Dr. Cassandra Kuba didn’t expect to find human remains on the property of former South Strabane Township police Officer John Bruner. Though both are trained in forensics, Kuba and Bruner were looking for pieces of history Tuesday along with a team of California University anthropologists at the start of a two-day exploratory dig at Bruner’s property along Route 40 in Buffalo Township that is suspected to have artifacts from a homestead fort built in the 1750s.

Kuba and Cal U. anthropology department chairman Dr. John Nass have returned to the site three years after a crew from National Geographic unearthed more than 100 items.

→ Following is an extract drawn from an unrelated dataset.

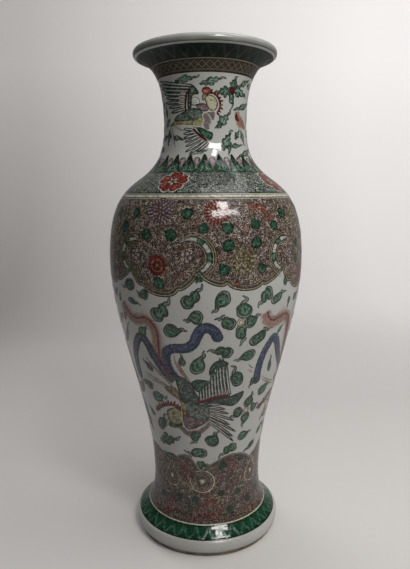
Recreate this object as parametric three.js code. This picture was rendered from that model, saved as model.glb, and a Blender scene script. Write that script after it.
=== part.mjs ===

They found a hearth plate, a defensive belt hatchet – this here was the Smith & Wesson sidearm, if you will, for farmers’ self-defense – and coins and other artifacts from around 1757,” Bruner said, pulling out additional plastic sleeves containing rusty horseshoes and bullets.

The artifacts tell no specific story, but lend credence to historical journals that document the property, which is just west of the former Club 40.

“From available records, Jacob Wolff had built a stone house, a fort, to defend against (American Indian) attacks. There was a girl from a nearby homestead who had allegedly become ill and, despite the illness, fled because her family was coming under attack, too. She fled and made it here, but ended up getting scalped,” Kuba said.

Alumni from Cal U.’s anthropology program were sifting dirt and clay from two shallow excavation areas. They found pottery that shows a multi-generational theory of ownership of the Wolff Fort site.

We’ve also found nails that have overlapped in time. Wire nails, which are more post-Civil War, and cut nails, used into and past the war. The fact we’ve found both here implies whatever structures were here spanned the 18th and 19th centuries,” Nass said.

Bruner said ever since he bought the property in 2004, a plaque from the Pennsylvania Historical and Museum Commission indicated that there might be history in those hills.

“The radar work that was done gave us an indication that something was here,” said Nass, standing over the excavation site and pointing at a small collection of stone, “and the radar showed these rocks, which might be a couple of things. It’s a rock basin, a destroyed foundation, or a chimney fall. The debris field is showing any of those, but we won’t know until we’re farther down in the dirt.”

Nass said what they find after the two-day dig will determine if they can go farther into the dirt and further back into history.